At age 15, Harding was convicted of three counts of larceny and four counts of burglary, earning him a stint at Tucker Correctional Facility. He attempted to escape from the penal institution in 1970 and was released in 1973.
Soon after his release, Harding was arrested on charges of conspiracy to commit an offense or defraud the United States and sent back to prison for five years. He was paroled in 1979 and arrested two years later in Arkansas on charges of stabbing a man to death.
He was arrested but escaped from jail a short time later. He spent the next year carrying out a multi-state crime spree, including attempted robbery, robbery, multiple counts of murder, identity theft, and other charges. He then relocated to Arizona.
On January 24, 1980, Harding broke into the Phoenix hotel room of Allen F. Gage. He bound his wrists and ankles, gagged him with a sock, then robbed him. Gage suffocated on the sock.
The next day, Harding posed as a security guard and gained entry into a motel room in Tucson occupied by Robert A. Wise, his wife, and Martin Concannon.
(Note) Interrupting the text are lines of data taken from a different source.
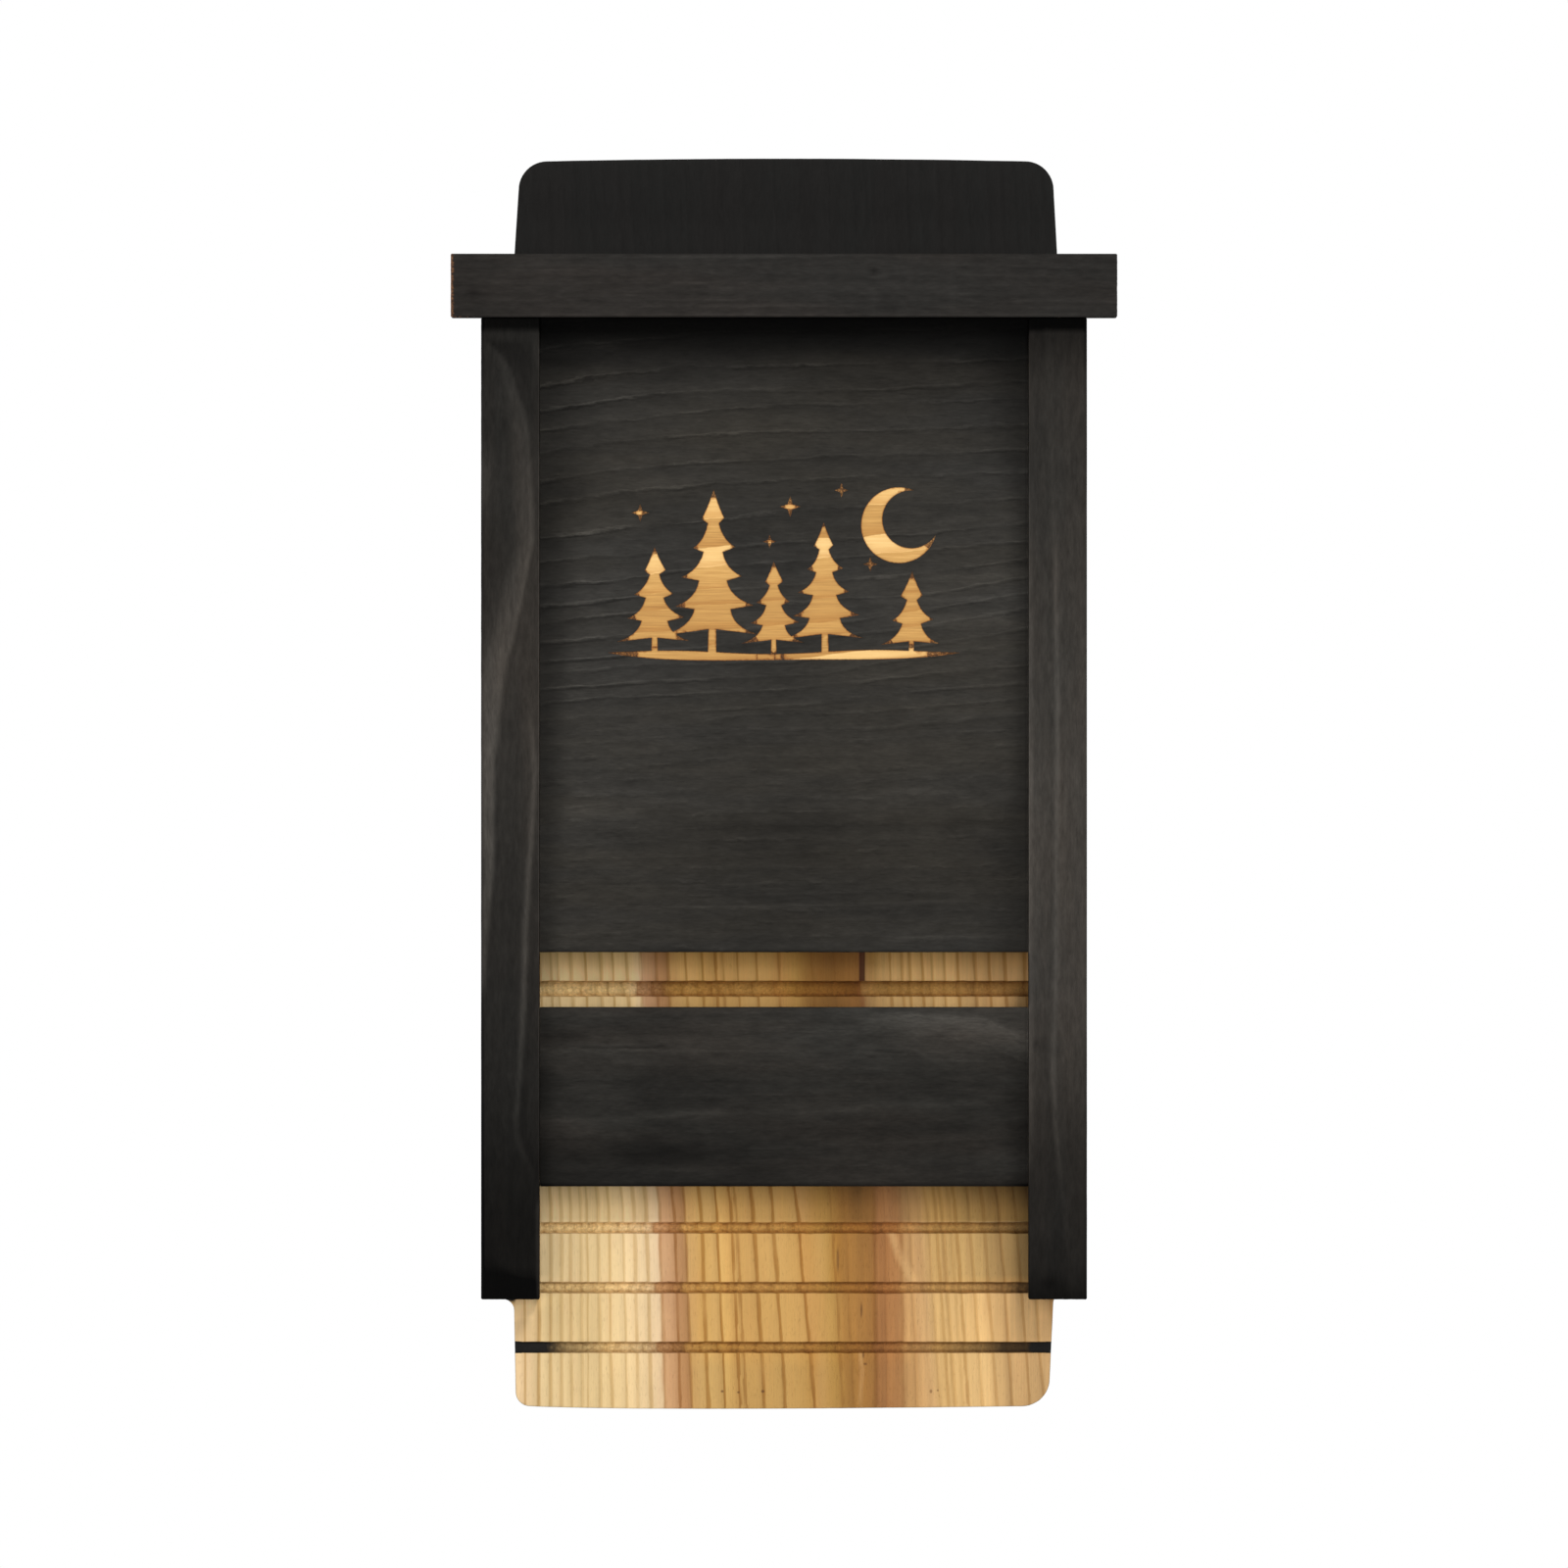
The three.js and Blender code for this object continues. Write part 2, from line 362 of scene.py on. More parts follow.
GROOVE_PITCH, GROOVE_FIRST, GROOVE_COUNT, VENT_GROOVE = 29.14, -274.7, 17, 6


class Mat:
    def __init__(self, name, **constants):
        self.mat = bpy.data.materials.new(name)
        self.mat.use_nodes = True
        self.tree = self.mat.node_tree
        self.tree.nodes.clear()
        self.out = self.tree.nodes.new("ShaderNodeOutputMaterial")
        self.bsdf = self.tree.nodes.new("ShaderNodeBsdfPrincipled")
        self.tree.links.new(self.bsdf.outputs[0], self.out.inputs["Surface"])
        for k, v in constants.items():
            self.bsdf.inputs[k.replace("_", " ")].default_value = v
        self._p = None

    def set(self, socket, value):
        if isinstance(value, Val):
            self.tree.links.new(value.socket, socket)
        elif value is not None:
            socket.default_value = value

    def math(self, op, a, b=None, c=None, clamp=False):
        n = self.tree.nodes.new("ShaderNodeMath")
        n.operation = op
        n.use_clamp = clamp
        for i, x in enumerate((a, b, c)):
            if x is not None:
                self.set(n.inputs[i], x)
        return Val(self, n.outputs[0])

    def vmath(self, op, a, b=None, scale=None):
        n = self.tree.nodes.new("ShaderNodeVectorMath")
        n.operation = op
        self.set(n.inputs[0], a)
        if b is not None:
            self.set(n.inputs[1], b)
        if scale is not None:
            self.set(n.inputs["Scale"], scale)
        return Val(self, n.outputs["Value" if op in ("LENGTH", "DISTANCE", "DOT_PRODUCT") else "Vector"])

    def attr(self, name):
        n = self.tree.nodes.new("ShaderNodeAttribute")
        n.attribute_name = name
        return Val(self, n.outputs["Fac"])

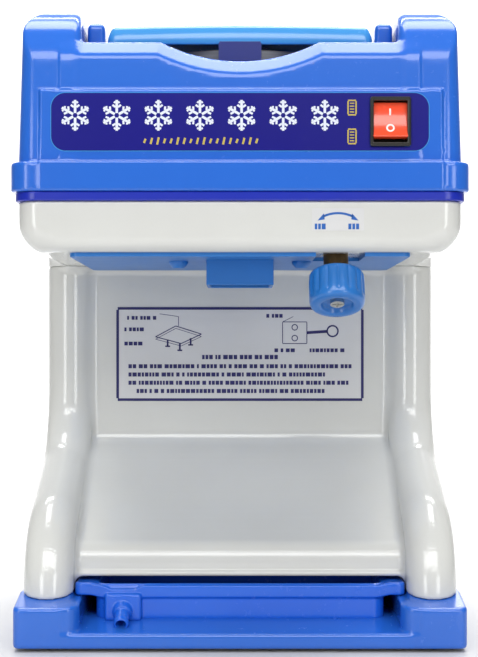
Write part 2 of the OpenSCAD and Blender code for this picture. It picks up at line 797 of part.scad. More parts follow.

Harding hogtied both men, stuffed socks into their mouths, and then beat Wise with a wooden lamp. He then searched the room for valuables before shooting both men in the back of their heads and chest with a .25 caliber gun. Both died from their wounds.
When police found the men the following day, Wise had missing teeth and a fractured jaw from the attack. Wise died from wounds suffered when the bullet hit his spinal cord. Concannon, although shot, died from suffocation from the sock being pushed so far back into his throat.
Harding drove to Wise’s home after finding his address in the stolen items. He planned to kill his wife and children. When Wise’s wife answered the door, he pretended to be a business associate but surprisingly, left when she said Bob was not home.
Harding then drove to Northern Arizona University in Flagstaff where he encountered a campus policeman who ran the tags on the stolen vehicle. He discovered the vehicle was stolen and called the police.
Harding was taken into custody, by this time a man wanted by authorities in connection with five murders, six kidnappings, 12 armed robberies, and four carjackings across Arizona, California, Nevada, Oklahoma, Utah, Tennessee, and Texas.
Police suspected Harding in seven murders and more than 40 robberies.
After Harding’s Execution
Donald Eugene Harding’s execution prompted a movement giving Arizona death row inmates a choice between the gas chamber and lethal injection.
Some states also opted against the use of the gas chamber as a form of execution for condemned inmates, choosing lethal injection instead.